◆ WORK TO BE COMPLETED: Copy every line of the material below word for word.

◆ DATASET EXTRACT:
** start **
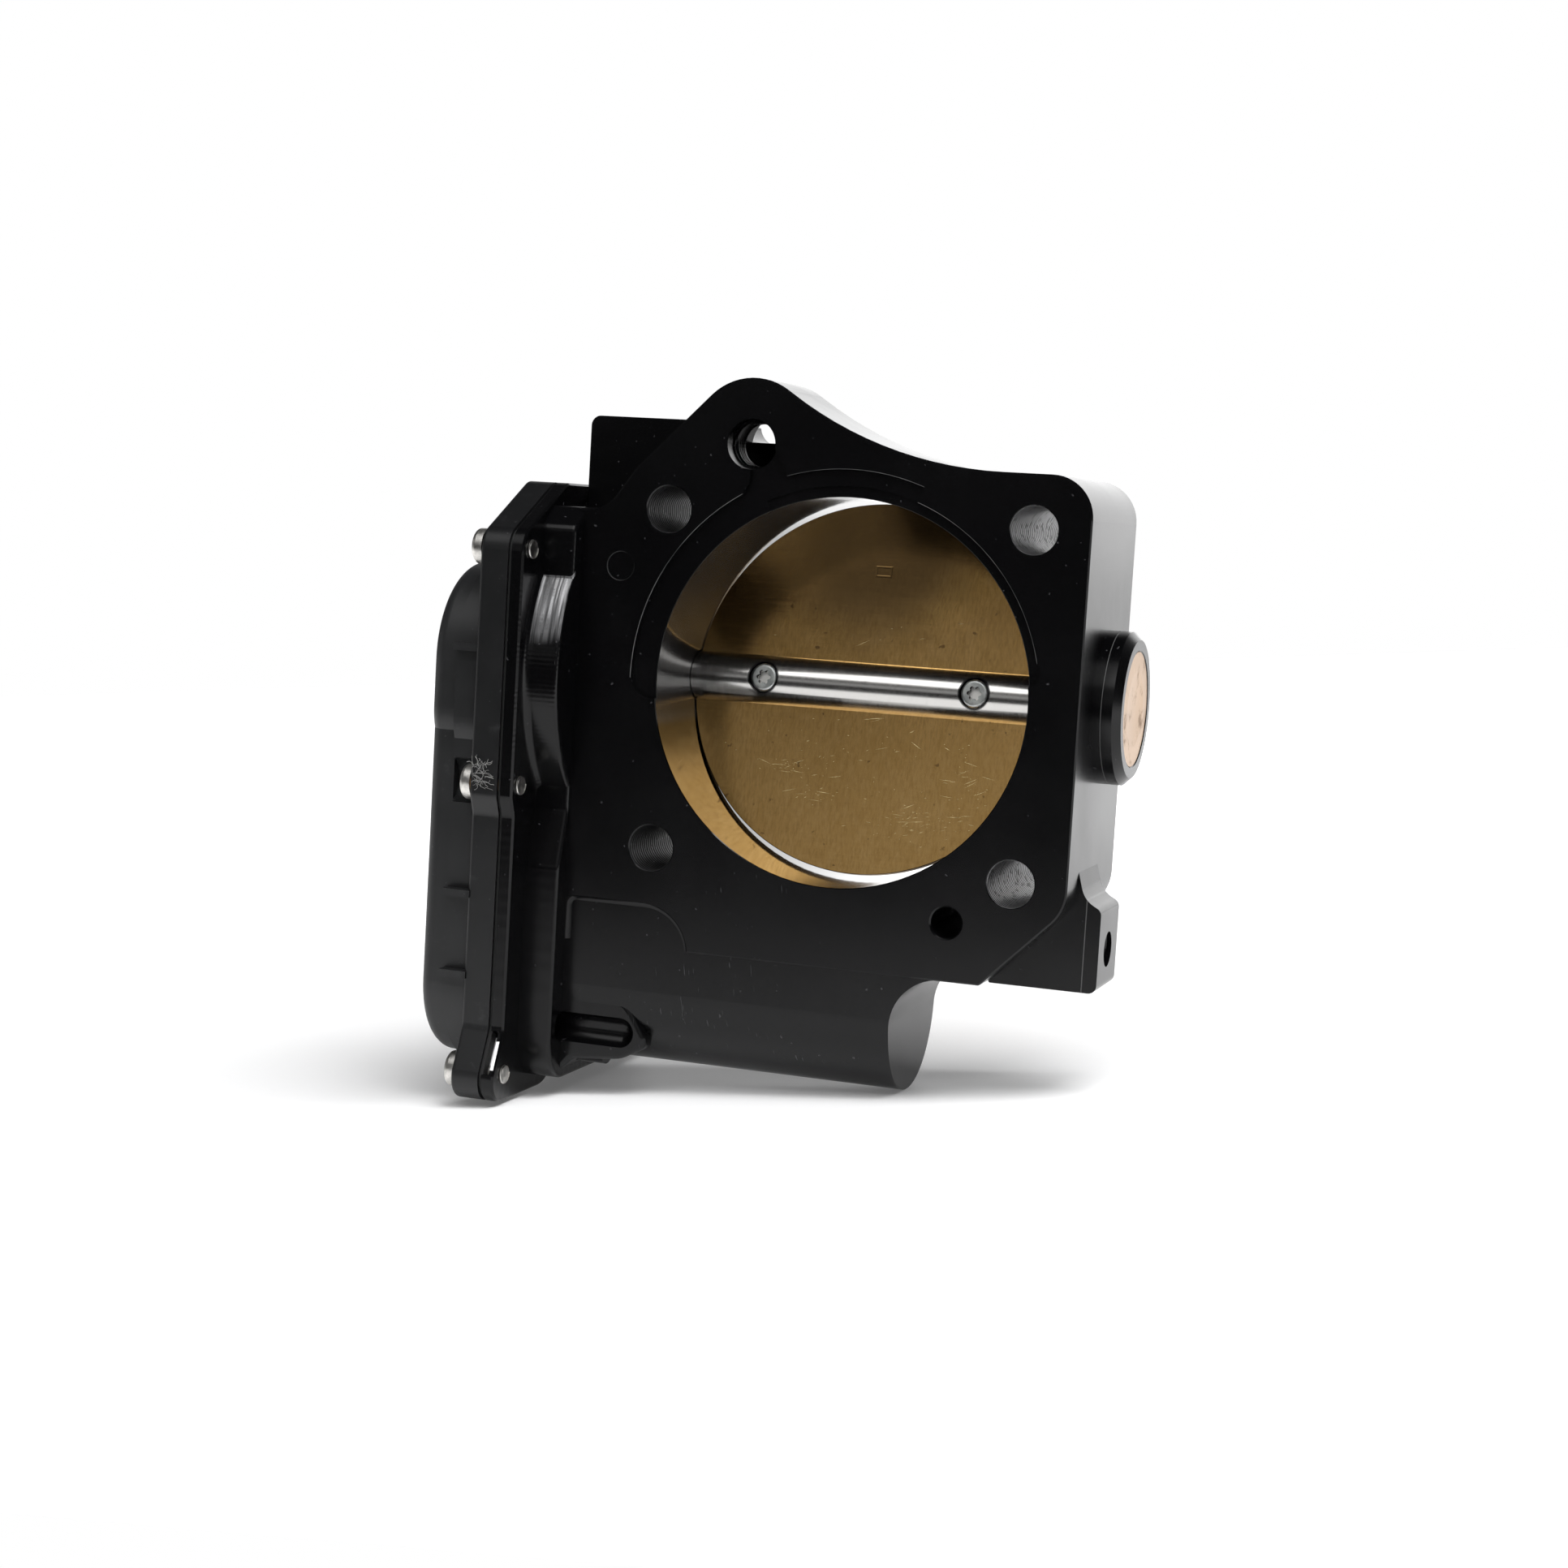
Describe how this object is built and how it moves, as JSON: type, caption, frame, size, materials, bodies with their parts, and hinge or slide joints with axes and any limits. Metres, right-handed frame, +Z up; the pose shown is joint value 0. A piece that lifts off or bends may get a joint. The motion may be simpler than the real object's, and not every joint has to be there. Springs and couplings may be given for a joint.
{
  "type": "electronic throttle body",
  "caption": "Motor-driven throttle body: round air bore with a pivoting plate, bolted gear cover with connector, motor housing below and a side tab.",
  "frame": {"origin": "on the bore axis, in the front mounting face, at the centre of the four bolt holes", "axes": "+Y along the bore into the body, the front mounting face looks along -Y; +X along the throttle shaft towards the bearing boss; +Z up, away from the motor"},
  "size_m": [0.1353, 0.0906, 0.1427],
  "materials": {
    "black_anodised": "black hard anodised aluminium, semi-gloss",
    "bronze_plug": "matt bronze, lightly marked",
    "plate_brass": "rolled brass, satin, fine scratches",
    "shaft_steel": "ground and polished steel",
    "zinc_screw": "zinc plated steel",
    "pan_screw": "plain steel, satin",
    "bearing_steel": "polished bearing steel",
    "nylon_natural": "natural nylon",
    "nylon_dark": "dark nylon",
    "black_rubber": "matt black rubber",
    "gasket": "black gasket sheet, torn edge",
    "cover_plastic": "dark grey glass-filled plastic, matt",
    "spring_steel": "drawn spring steel",
    "bronze": "sintered bronze",
    "brass_pinion": "machined brass",
    "plated_can": "zinc plated drawn steel",
    "ferrite": "dark ferrite",
    "laminations": "stacked steel laminations",
    "copper": "enamelled copper wire",
    "carbon": "carbon brush",
    "tin_plate": "tin plated blade",
    "board": "green circuit board",
    "chip": "black moulded chip"
  },
  "bodies": {
    "housing": {"main_housing": "black_anodised", "bearing_plug": "bronze_plug", "passage_plug": "black_anodised", "rear_face_o_ring": "black_rubber", "shaft_seals": "black_rubber", "gear_side_bearing_outer_ring": "bearing_steel", "gear_side_bearing_balls": "bearing_steel", "gear_side_bearing_cage": "nylon_dark", "plug_side_bearing_outer_ring": "bearing_steel", "plug_side_bearing_balls": "bearing_steel", "plug_side_bearing_cage": "nylon_dark", "return_spring": "spring_steel", "intermediate_gear_pin": "shaft_steel", "stop_pins": "shaft_steel", "motor_can": "plated_can", "motor_magnets": "ferrite", "motor_end_plate": "nylon_dark", "motor_screws": "zinc_screw", "motor_bushes": "bronze", "motor_brushes": "carbon", "brush_holders": "nylon_dark", "motor_terminals": "tin_plate", "motor_wave_washer": "spring_steel", "case_gasket": "gasket", "gear_cover": "cover_plastic", "cover_screws": "pan_screw", "cover_screw_sleeves": "bronze", "sensor_board": "board", "sensor_chips": "chip", "motor_contacts": "tin_plate", "connector_terminals": "tin_plate"},
    "throttle": {"throttle_shaft": "shaft_steel", "throttle_plate": "plate_brass", "plate_screws": "zinc_screw", "gear_side_bearing_inner_ring": "bearing_steel", "plug_side_bearing_inner_ring": "bearing_steel", "sector_gear": "nylon_natural", "sector_gear_insert": "plated_can", "shaft_nut": "zinc_screw", "sensor_magnets": "ferrite", "spring_guide": "nylon_dark"},
    "intermediate": {"intermediate_gear": "nylon_natural", "intermediate_gear_bush": "bronze"},
    "rotor": {"motor_shaft": "shaft_steel", "motor_armature": "laminations", "motor_windings": "copper", "motor_commutator": "copper", "motor_pinion": "brass_pinion"}
  },
  "joints": [
    {"name": "throttle_turn", "type": "hinge", "parent": "housing", "child": "throttle", "pos_m": [0, 0.024, 0], "axis": [-1, 0, 0], "range_deg": [-8.4, 75.6], "stiffness_Nm_per_rad": 0.3},
    {"name": "intermediate_gear_turn", "type": "hinge", "parent": "housing", "child": "intermediate", "pos_m": [-0.064, 0.0246, -0.03504], "axis": [-1, 0, 0], "range_deg": [-303, 34]},
    {"name": "motor_turn", "type": "hinge", "parent": "housing", "child": "rotor", "pos_m": [-0.025, 0.0173, -0.0613], "axis": [-1, 0, 0], "range_deg": [-130, 1167]}
  ],
  "couplings": [
    {"joint": "intermediate_gear_turn", "follows": "throttle_turn", "ratio": -4},
    {"joint": "motor_turn", "follows": "throttle_turn", "ratio": 15.429}
  ]
}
** end **
◆ OUTPUT OF THE TASK:
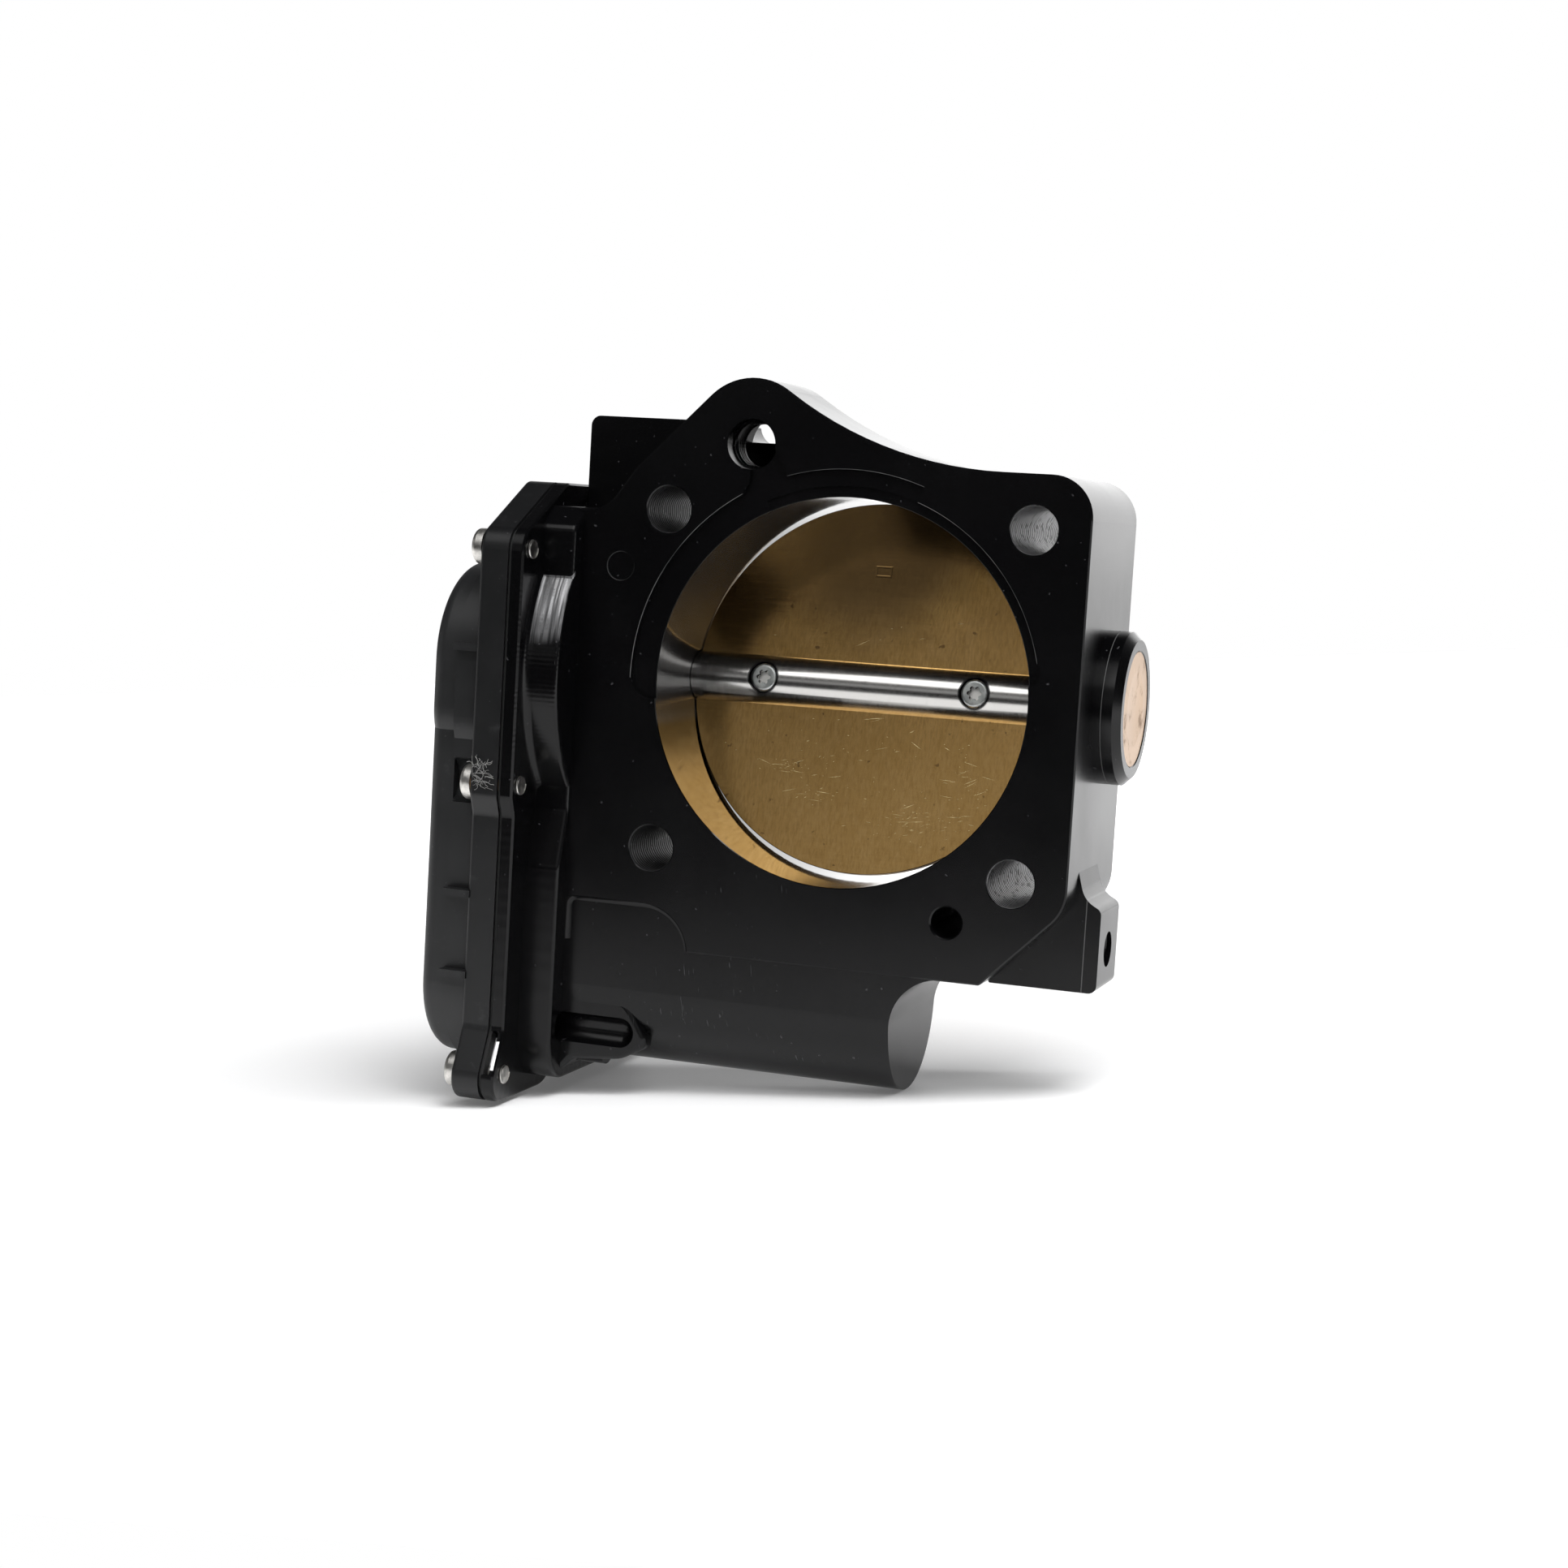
Describe how this object is built and how it moves, as JSON: type, caption, frame, size, materials, bodies with their parts, and hinge or slide joints with axes and any limits. Metres, right-handed frame, +Z up; the pose shown is joint value 0. A piece that lifts off or bends may get a joint. The motion may be simpler than the real object's, and not every joint has to be there. Springs and couplings may be given for a joint.
{
  "type": "electronic throttle body",
  "caption": "Motor-driven throttle body: round air bore with a pivoting plate, bolted gear cover with connector, motor housing below and a side tab.",
  "frame": {"origin": "on the bore axis, in the front mounting face, at the centre of the four bolt holes", "axes": "+Y along the bore into the body, the front mounting face looks along -Y; +X along the throttle shaft towards the bearing boss; +Z up, away from the motor"},
  "size_m": [0.1353, 0.0906, 0.1427],
  "materials": {
    "black_anodised": "black hard anodised aluminium, semi-gloss",
    "bronze_plug": "matt bronze, lightly marked",
    "plate_brass": "rolled brass, satin, fine scratches",
    "shaft_steel": "ground and polished steel",
    "zinc_screw": "zinc plated steel",
    "pan_screw": "plain steel, satin",
    "bearing_steel": "polished bearing steel",
    "nylon_natural": "natural nylon",
    "nylon_dark": "dark nylon",
    "black_rubber": "matt black rubber",
    "gasket": "black gasket sheet, torn edge",
    "cover_plastic": "dark grey glass-filled plastic, matt",
    "spring_steel": "drawn spring steel",
    "bronze": "sintered bronze",
    "brass_pinion": "machined brass",
    "plated_can": "zinc plated drawn steel",
    "ferrite": "dark ferrite",
    "laminations": "stacked steel laminations",
    "copper": "enamelled copper wire",
    "carbon": "carbon brush",
    "tin_plate": "tin plated blade",
    "board": "green circuit board",
    "chip": "black moulded chip"
  },
  "bodies": {
    "housing": {"main_housing": "black_anodised", "bearing_plug": "bronze_plug", "passage_plug": "black_anodised", "rear_face_o_ring": "black_rubber", "shaft_seals": "black_rubber", "gear_side_bearing_outer_ring": "bearing_steel", "gear_side_bearing_balls": "bearing_steel", "gear_side_bearing_cage": "nylon_dark", "plug_side_bearing_outer_ring": "bearing_steel", "plug_side_bearing_balls": "bearing_steel", "plug_side_bearing_cage": "nylon_dark", "return_spring": "spring_steel", "intermediate_gear_pin": "shaft_steel", "stop_pins": "shaft_steel", "motor_can": "plated_can", "motor_magnets": "ferrite", "motor_end_plate": "nylon_dark", "motor_screws": "zinc_screw", "motor_bushes": "bronze", "motor_brushes": "carbon", "brush_holders": "nylon_dark", "motor_terminals": "tin_plate", "motor_wave_washer": "spring_steel", "case_gasket": "gasket", "gear_cover": "cover_plastic", "cover_screws": "pan_screw", "cover_screw_sleeves": "bronze", "sensor_board": "board", "sensor_chips": "chip", "motor_contacts": "tin_plate", "connector_terminals": "tin_plate"},
    "throttle": {"throttle_shaft": "shaft_steel", "throttle_plate": "plate_brass", "plate_screws": "zinc_screw", "gear_side_bearing_inner_ring": "bearing_steel", "plug_side_bearing_inner_ring": "bearing_steel", "sector_gear": "nylon_natural", "sector_gear_insert": "plated_can", "shaft_nut": "zinc_screw", "sensor_magnets": "ferrite", "spring_guide": "nylon_dark"},
    "intermediate": {"intermediate_gear": "nylon_natural", "intermediate_gear_bush": "bronze"},
    "rotor": {"motor_shaft": "shaft_steel", "motor_armature": "laminations", "motor_windings": "copper", "motor_commutator": "copper", "motor_pinion": "brass_pinion"}
  },
  "joints": [
    {"name": "throttle_turn", "type": "hinge", "parent": "housing", "child": "throttle", "pos_m": [0, 0.024, 0], "axis": [-1, 0, 0], "range_deg": [-8.4, 75.6], "stiffness_Nm_per_rad": 0.3},
    {"name": "intermediate_gear_turn", "type": "hinge", "parent": "housing", "child": "intermediate", "pos_m": [-0.064, 0.0246, -0.03504], "axis": [-1, 0, 0], "range_deg": [-303, 34]},
    {"name": "motor_turn", "type": "hinge", "parent": "housing", "child": "rotor", "pos_m": [-0.025, 0.0173, -0.0613], "axis": [-1, 0, 0], "range_deg": [-130, 1167]}
  ],
  "couplings": [
    {"joint": "intermediate_gear_turn", "follows": "throttle_turn", "ratio": -4},
    {"joint": "motor_turn", "follows": "throttle_turn", "ratio": 15.429}
  ]
}